Against this background, and as part of its Global Consultations process, UNHCR convened an Expert Roundtable in Lisbon last March to examine the protection of asylum-seekers and refugees in the context of rescue-at-sea. Thirty-three participants from governments, the shipping industry, international organisations, NGOs and academia took part in the two-day session. Colleagues from IMO, the International Chamber of Shipping and from seafarers' trade unions were also there. Participants broadly agreed that rescue-at-sea is a humanitarian act, with the alleviation of distress the absolute imperative, regardless of who the people are and how they came to be where they are. It was recognised that Ships' masters are obliged, by maritime law and by humanitarian tradition to come to the assistance of persons in distress at sea and deliver them to a place of safety. In determining where to land the rescued persons, the professional judgement of masters should be respected and they have a right to anticipate the full support of coastal States in completing rescue missions. Participants also acknowledged that a commercial vessel is not the place to determine the character or status of those rescued, nor should it be used as a floating detention centre. Processing and status determination is best done on dry land and requires the co-operation of States to ensure access to fair and efficient procedures for those who claim asylum. Emphasis was more generally placed on the need for States to ensure that any measures to combat smuggling or trafficking in persons do not undermine the international refugee protection regime, or for that matter the international search and rescue regime. International burden-sharing arrangements that in involve co-operation in processing asylum applications and/or providing durable solutions including resettlement, can help to resolve complex rescue scenarios.
The conclusions of the roundtable enjoyed the broad support of all participants and have been equally well received in a number of other fora where UNHCR has put them forward as a basis for discussion in the search for solutions. It is clear from the outcome of the Lisbon meeting that action is required at a number of different levels, placing responsibilities not only on shipmasters and owners whose vessels are directly engaged in rescue operations, but also on States who are obliged to co-operate in the disembarkation and follow up steps. For its part UNHCR is committed to moving forwards in the search for practical solutions and we see the outcome of the Lisbon meeting as the basis for consolidation of shared understandings between all actors involved. We have incorporated the Lisbon conclusions into ongoing discussions in an inter-agency UN review group, where we are working together with IMO, the Office of Legal Affairs, the Office of the High Commissioner for Human Rights and the Office of Drug Control and Crime Prevention. More recently we have made the Lisbon conclusions the central focus of our contribution to the informal meeting on to review safety measures and procedures for the treatment of persons rescued at sea, which just concluded in Norrköping last Friday, under the auspices of the Swedish Maritime Administration. UNHCR will be pursuing this discussion through the relevant Committees of IMO and other suitable fora.

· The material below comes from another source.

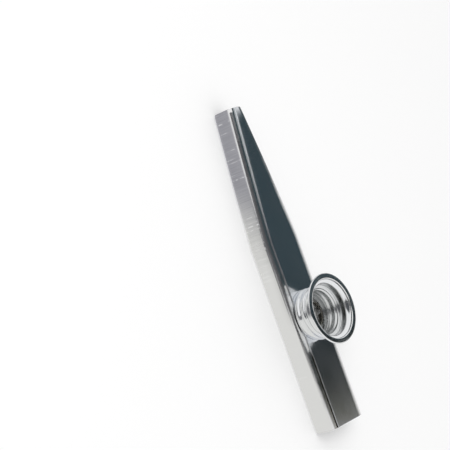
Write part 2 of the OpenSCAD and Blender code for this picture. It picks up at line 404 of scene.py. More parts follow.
class KAZOO_OT_plate(Operator):
    """Front plate on the channel's shoulders, with the hole for the collar's spigot"""

    bl_idname = "kazoo.plate"
    bl_label = "Front plate"

    def execute(self, context):
        sizes = context.scene.kazoo_body
        turret = context.scene.kazoo_turret

        def grown(x, start, end):
            return min(max((x - start) / (end - start), 0), 1)

        def section(x):
            w, d = half_width(sizes, x) - sizes.shoulder_w, depth(sizes, x)
            far = sizes.plate_play * grown(x, *FAR_PLAY_X)
            near = NEAR_PLAY_SHARE * sizes.plate_play * grown(x, *NEAR_PLAY_X)
            return [(w - far, d), (near - w, d)]

        bm = swept_strip(section, stations(sizes))
        face_outwards(bm, Vector((0, 0, 0)))
        piece = new_object("kazoo_front_plate", bm)
        modified(piece, "SOLIDIFY", thickness=sizes.sheet, offset=1)
        cutter = self.cutter(turret.spigot_r + turret.sheet)
        modified(piece, "BOOLEAN", object=cutter, solver="EXACT")
        bpy.data.objects.remove(cutter)
        break_edges(piece, sizes.plate_edge, segments=4)
        material = plate_material(context.scene.kazoo_finish, sizes)
        place(piece, "body", "front_plate", material)
        return {"FINISHED"}

    def cutter(self, radius):
        """A cylinder through the plate on the turret's axis."""
        bm = bmesh.new()
        middle = Matrix.Translation((TURRET_AXIS.x, TURRET_AXIS.y, PLATE_HIGH.z))
        bmesh.ops.create_cone(
            bm, cap_ends=True, segments=CUTTER_SEGMENTS, radius1=radius, radius2=radius,
            depth=CUTTER_LENGTH, matrix=middle,
        )
        return new_object("plate_hole_cutter", bm)


def arc(centre, radius, start, end, steps=8):
    """Points along an arc about centre, from one angle to another in degrees."""
    angles = [math.radians(start + (end - start) * i / steps) for i in range(steps + 1)]
    return [(centre[0] + radius * math.cos(a), centre[1] + radius * math.sin(a)) for a in angles]


def straight(start, end, step):
    """Points between two ends, both left out, about one step apart."""
    a, b = Vector(start), Vector(end)
    count = max(1, round((b - a).length / step))
    return [tuple(a.lerp(b, i / count)) for i in range(1, count)]


def spin_round(bm, points, segments, closed=False):
    """Spins a line through (radius, height) points all the way round the Z axis."""
    row = [bm.verts.new((r, 0, z)) for r, z in points]
    following = row[1:] + row[:1] if closed else row[1:]
    edges = [bm.edges.new(pair) for pair in zip(row, following)]
    bmesh.ops.spin(
        bm, geom=row + edges, cent=(0, 0, 0), axis=(0, 0, 1), angle=math.tau,
        steps=segments, use_merge=True,
    )


def turret_object(name, bm):
    """An object of bm, moved from the origin to the turret's axis."""
    bmesh.ops.translate(bm, verts=bm.verts, vec=(TURRET_AXIS.x, TURRET_AXIS.y, 0))
    return new_object(name, bm)


def spun(name, path, sizes, low, high, inward, outward):
    """A sheet spun round the turret's axis from its middle line, with a thread rolled into it."""
    bm = bmesh.new()
    spin_round(bm, path, sizes.segments)
    bmesh.ops.recalc_face_normals(bm, faces=bm.faces)
    roll_thread(bm, sizes.pitch, low, high, inward, outward, sizes.thread_lead)
    piece = turret_object(name, bm)
    modified(piece, "SOLIDIFY", thickness=sizes.sheet, offset=0, use_even_offset=True)
    welded(piece)
    break_edges(piece, sizes.sheet * SPUN_EDGE_SHARE)
    welded(piece)
    return piece


def roll_thread(bm, pitch, low, high, inward, outward, lead):
    """Rolls a right-handed thread into the wall between two heights: a helix that swells
    from inward to outward once in each pitch and fades over lead at both ends."""
    for vert in bm.verts:
        z = vert.co.z
        radius = math.hypot(vert.co.x, vert.co.y)
        if not (low < z < high and THREAD_RADII[0] <= radius <= THREAD_RADII[1]):
            continue
        turn = math.atan2(vert.co.y, vert.co.x) / math.tau
        wave = (1 + math.cos(math.tau * (z / pitch - turn))) / 2
        fade = min(1.0, (z - low) / lead, (high - z) / lead)
        fade = fade * fade * (3 - 2 * fade)
        grown = radius + fade * (inward + (outward - inward) * wave)
        vert.co.x *= grown / radius
        vert.co.y *= grown / radius


def collar_bore(sizes):
    """Radius of the collar's bore, inside the roll along its top."""
    return COLLAR_HIGH.x - TURRET_AXIS.x - 2 * sizes.collar_bead


class KAZOO_OT_collar(Operator):
    """Threaded collar with its foot, spigot and the lip turned out under the plate"""

    bl_idname = "kazoo.collar"
    bl_label = "Turret collar"

    def execute(self, context):
        sizes = context.scene.kazoo_turret
        t = sizes.sheet
        floor_z = PLATE_HIGH.z + t / 2
        spigot = sizes.spigot_r + t / 2
        lip_z = COLLAR_LOW.z + t / 2
        wall_r = collar_bore(sizes) + t / 2
        bead = sizes.collar_bead - t / 2
        top_z = COLLAR_HIGH.z - sizes.collar_bead
        foot_r = wall_r - sizes.foot_bend
        foot_z = floor_z + sizes.foot_bend
        path = [
            (spigot + t / 2 + sizes.lip_w, lip_z),
            (spigot, lip_z),
            (spigot, floor_z),
            *straight((spigot, floor_z), (foot_r, floor_z), FLOOR_STEP),
            *arc((foot_r, foot_z), sizes.foot_bend, -90, 0),
            *straight((wall_r, foot_z), (wall_r, top_z), THREAD_STEP),
            *arc((wall_r + bead, top_z), bead, 180, -120, steps=20),
        ]
        piece = spun(
            "kazoo_turret_collar", path, sizes, foot_z, top_z - bead, 0.0, sizes.collar_swell
        )
        finish = turret_material(context.scene.kazoo_finish, "Spun collar metal", False)
        place(piece, "body", "turret_collar", finish)
        return {"FINISHED"}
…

As part of the broader debate on irregular migration, secondary movement and other related issues, rescue is one of the important topics that UNHCR pursues in the multi-faceted discussions that we undertake with States. Our work to promote greater sensitivity to refugee protection within migration management programmes; to foster a more equitable approach to burden and responsibility sharing; and to focus more attention on the needs of countries of origin, first countries of asylum and countries of transit are all elements in what we hope will, inter alia, become a more even-handed approach to the rescue at sea dilemmas.
I would like to take a couple of minutes to focus on a specific consequence of the Tampa incident. It prompted a flurry of correspondence from the shipping industry directed to UNHCR. Insurance companies, shipowners and trade unions alike have all urged UNHCR to take steps to safeguard the integrity of the global search and rescue regime, concerned to avert the negative repercussions of the Tampa. While sharing this concern UNHCR has consistently pointed out that that this is principally within the power of States and not of UN agencies. UNHCR for its part has done everything possible to promote positive messages on the importance of rescue. On World Refugee Day, 20 June 2002, the High Commissioner, Mr Rudd Lubbers, participated in an award ceremony which saw the owners, captain and crew of the MV Tampa receive the Nansen refugee award at a ceremony in Oslo.
Finally, let me highlight one other important issue of common concern, that of stowaways. Though hard data on numbers is difficult to come by, you in the shipping industry are acutely aware of the challenges posed to commercial shipping. UNHCR's interest in stowaways is motivated for the same reasons as our interest in rescue, the fact that some of these persons are asylum-seekers and refugees and therefore of concern to us. Since the 1957 Convention Relating to Stowaways has yet to come into force, the main instrument addressing this issue continues to be IMO's Guidelines on the Allocation of Responsibilities to Seek the Successful Resolution of Stowaway Cases. Since the adoption of the guidelines in 1997, UNHCR has maintained a close dialogue with IMO, participating in discussions focused on the possibility of incorporating stowaway provisions in the 1965 Convention on Facilitation of International Maritime Traffic. UNHCR is hopeful that progress made at the 29th FAL session in January of this year will receive the proactive support of States and will lead to the implementation of a more humane approach to resolution of stowaway cases. Clearly what is needed is a solution that looks not only at the responsibility of the industry but also at the responsibility of States, in full recognition of their obligations under international maritime law and practice, as well as international human rights law and in certain instances, international refugee law. Only with such a comprehensive approach will tragedies such as the recently reported death by suffocation of a Colombian stowaway be avoided.
Thank you once again for this opportunity to share with you UNHCR's view on issues of our common concern. We value the important contribution of the shipping industry to the search for solutions and look forward to continuing our already well established supportive collaboration.